If I’m being frank, the hardest part of all of this is that we want Buddhism to settle our ambivalence. We want it to tell us that our desires are either noble or shameful, permitted or forbidden, enlightened or doomed. But the Dharma keeps pointing us back to the lived reality: desire is powerful, and it makes us capable of tremendous tenderness and tremendous harm. The practice is not to become desireless in lay life; the practice is to become less ruled by desire—less willing to sacrifice another person’s wellbeing on the altar of our restlessness.
So I don’t think the most Buddhist question is “Is poly allowed?” I think the most Buddhist question is: “Can I love without causing harm? Can I speak truthfully? Can I keep the promises I make? Can I be responsible for the consequences of my choices? Can I restrain myself when restraint is the kinder act?” Sometimes the most compassionate thing we can do is admit that our heart is not ready for a complex arrangement, even if our philosophy is. Sometimes the most compassionate thing we can do is simplify. And sometimes, if people are deeply committed to truth and care, a nontraditional structure may be less harmful than the traditional one they would otherwise use to lie.
Buddhism does not ask us to fit into a single relationship template. It asks us to wake up inside whatever life we are living. And waking up, here, looks like this: fewer secrets, fewer rationalizations, fewer casualties. More honesty. More gentleness. More steadiness. More willingness to face jealousy without making it someone else’s problem. More willingness to face longing without calling it destiny. More willingness to love in a way that doesn’t demand a debt.

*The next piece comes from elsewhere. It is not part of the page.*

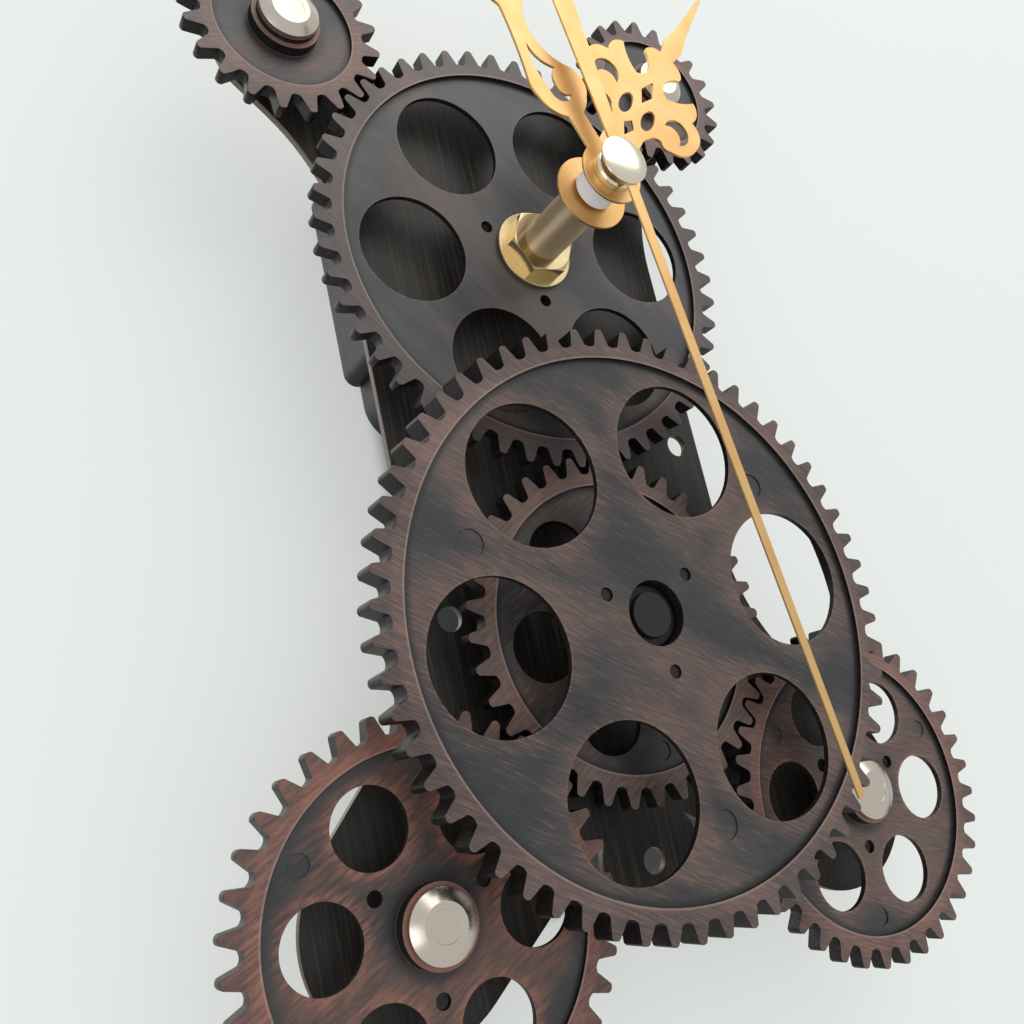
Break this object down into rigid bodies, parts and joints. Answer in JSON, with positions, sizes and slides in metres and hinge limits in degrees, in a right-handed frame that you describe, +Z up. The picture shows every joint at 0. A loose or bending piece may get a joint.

If love is real in Buddhism—and I believe it is—then it must be the kind of love that leaves people more free, not more trapped. Whether you are monogamous, polyamorous, married, single, celibate, or searching, that is the standard that doesn’t change. The precepts are not there to shame your life. They’re there to keep you from ruining it—and from ruining other lives—while you learn what it means to be awake.